田中角栄は、50年前の日中国交正常化のさい、覚悟の訪中を決行した。盟友・大平正芳との固い約束を果たしたのだが、この時、娘の真紀子を随行させなかった。岸ら台湾派の決死の抵抗が予想された。それは北京でも。しかし、民意は国交正常化だった。

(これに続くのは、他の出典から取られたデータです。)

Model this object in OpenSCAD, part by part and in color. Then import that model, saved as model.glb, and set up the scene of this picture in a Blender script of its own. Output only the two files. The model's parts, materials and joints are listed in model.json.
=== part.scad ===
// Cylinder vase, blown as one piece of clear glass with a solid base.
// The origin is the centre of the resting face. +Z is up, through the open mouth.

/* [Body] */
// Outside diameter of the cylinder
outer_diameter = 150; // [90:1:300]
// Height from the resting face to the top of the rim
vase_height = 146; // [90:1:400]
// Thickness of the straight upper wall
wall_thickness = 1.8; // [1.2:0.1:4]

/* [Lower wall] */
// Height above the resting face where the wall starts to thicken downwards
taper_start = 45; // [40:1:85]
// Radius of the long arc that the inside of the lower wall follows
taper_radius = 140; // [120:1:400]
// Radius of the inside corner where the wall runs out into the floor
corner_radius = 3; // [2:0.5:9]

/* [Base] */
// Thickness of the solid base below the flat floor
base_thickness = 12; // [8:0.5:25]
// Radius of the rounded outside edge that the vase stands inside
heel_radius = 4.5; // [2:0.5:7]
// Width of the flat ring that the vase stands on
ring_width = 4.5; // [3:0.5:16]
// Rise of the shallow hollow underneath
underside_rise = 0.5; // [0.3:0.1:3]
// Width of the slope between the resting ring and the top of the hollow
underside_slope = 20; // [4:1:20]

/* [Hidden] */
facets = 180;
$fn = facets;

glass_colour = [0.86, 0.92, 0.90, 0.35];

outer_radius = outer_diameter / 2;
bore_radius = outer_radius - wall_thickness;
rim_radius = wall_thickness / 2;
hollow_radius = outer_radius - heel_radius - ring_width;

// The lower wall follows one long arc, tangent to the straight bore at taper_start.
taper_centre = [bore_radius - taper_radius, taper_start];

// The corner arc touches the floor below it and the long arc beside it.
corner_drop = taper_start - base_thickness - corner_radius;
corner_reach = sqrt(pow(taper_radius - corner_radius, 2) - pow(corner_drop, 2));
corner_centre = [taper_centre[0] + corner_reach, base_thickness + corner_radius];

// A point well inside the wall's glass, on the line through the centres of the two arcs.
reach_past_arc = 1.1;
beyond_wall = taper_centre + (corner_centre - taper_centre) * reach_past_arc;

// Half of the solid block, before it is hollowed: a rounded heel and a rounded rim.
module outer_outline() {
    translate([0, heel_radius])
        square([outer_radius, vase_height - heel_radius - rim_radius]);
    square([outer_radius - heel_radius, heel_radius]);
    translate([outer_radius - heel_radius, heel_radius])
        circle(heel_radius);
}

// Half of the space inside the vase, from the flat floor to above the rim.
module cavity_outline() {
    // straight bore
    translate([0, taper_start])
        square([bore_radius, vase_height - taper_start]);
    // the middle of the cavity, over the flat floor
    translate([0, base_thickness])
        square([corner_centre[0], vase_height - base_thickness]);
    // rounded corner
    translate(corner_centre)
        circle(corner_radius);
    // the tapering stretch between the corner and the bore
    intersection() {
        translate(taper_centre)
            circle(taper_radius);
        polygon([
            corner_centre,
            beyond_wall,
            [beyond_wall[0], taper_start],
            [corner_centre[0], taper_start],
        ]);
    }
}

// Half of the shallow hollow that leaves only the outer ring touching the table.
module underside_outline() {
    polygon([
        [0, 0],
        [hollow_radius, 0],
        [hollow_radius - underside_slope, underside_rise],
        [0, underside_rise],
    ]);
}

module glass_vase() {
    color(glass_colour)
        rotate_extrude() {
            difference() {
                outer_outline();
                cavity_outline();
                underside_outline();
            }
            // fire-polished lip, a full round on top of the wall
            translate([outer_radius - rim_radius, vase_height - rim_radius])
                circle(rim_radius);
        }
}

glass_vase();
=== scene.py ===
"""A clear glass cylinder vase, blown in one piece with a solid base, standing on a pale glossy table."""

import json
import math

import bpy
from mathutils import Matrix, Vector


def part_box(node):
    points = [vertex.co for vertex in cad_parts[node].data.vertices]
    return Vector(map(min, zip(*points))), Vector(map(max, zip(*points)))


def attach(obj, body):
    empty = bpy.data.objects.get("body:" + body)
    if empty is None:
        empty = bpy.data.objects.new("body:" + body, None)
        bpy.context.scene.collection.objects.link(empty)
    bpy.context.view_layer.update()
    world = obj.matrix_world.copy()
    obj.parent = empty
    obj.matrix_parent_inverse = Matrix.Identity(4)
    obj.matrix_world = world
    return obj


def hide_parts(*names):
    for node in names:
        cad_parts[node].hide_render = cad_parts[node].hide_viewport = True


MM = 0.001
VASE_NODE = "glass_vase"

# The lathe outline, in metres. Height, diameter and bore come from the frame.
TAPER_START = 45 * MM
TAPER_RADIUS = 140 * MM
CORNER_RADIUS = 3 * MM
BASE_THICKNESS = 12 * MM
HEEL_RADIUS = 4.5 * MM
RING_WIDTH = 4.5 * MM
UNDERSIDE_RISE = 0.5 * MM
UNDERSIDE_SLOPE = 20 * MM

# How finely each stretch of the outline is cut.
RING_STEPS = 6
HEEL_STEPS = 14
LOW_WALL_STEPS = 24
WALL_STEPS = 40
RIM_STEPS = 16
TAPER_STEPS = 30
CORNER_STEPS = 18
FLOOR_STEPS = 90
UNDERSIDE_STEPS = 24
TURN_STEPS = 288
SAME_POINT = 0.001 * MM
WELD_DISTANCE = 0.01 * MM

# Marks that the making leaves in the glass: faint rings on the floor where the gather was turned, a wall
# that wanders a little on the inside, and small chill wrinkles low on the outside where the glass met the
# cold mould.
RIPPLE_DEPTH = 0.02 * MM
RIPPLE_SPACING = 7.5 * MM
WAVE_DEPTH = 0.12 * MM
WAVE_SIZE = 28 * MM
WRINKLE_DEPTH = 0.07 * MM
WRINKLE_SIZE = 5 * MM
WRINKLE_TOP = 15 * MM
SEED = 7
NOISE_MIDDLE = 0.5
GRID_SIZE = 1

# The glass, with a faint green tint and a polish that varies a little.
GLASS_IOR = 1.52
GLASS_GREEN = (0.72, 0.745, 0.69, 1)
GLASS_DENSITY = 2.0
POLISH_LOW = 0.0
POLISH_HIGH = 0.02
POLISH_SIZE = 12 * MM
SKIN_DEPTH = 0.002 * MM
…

大平外相は、1979年12月の首相となっての訪中で、中国へODA支援を約束し、中国経済は見事に立ち上がった。世界最大の消費大国ともなった。侵略戦争加害国としての責任の一端を果たしたことを、日本国民は銘記するとよい。これも民意だった。A級戦犯派閥・清和会は、その逆の航路を突っ走った。今も統一教会と共に反撃を続けてきたのだが。
<「統一教会解散命令は100%民意」>
10月11日に全国霊感商法対策弁護士連絡会は、統一教会を解散するよう申し入れを、文科相や法相らに行った。これこそが民意である。安倍国葬強行で大失敗した岸田内閣にとって、汚名挽回の好機をつかんだと受け止めようと思う。売国奴派閥に対して「聞く耳」をもつ必要はない。
民意に従うべきである。一刻も猶予すべきではないだろう。警察・検察を動かせば、一日もあれば事足りるだろう。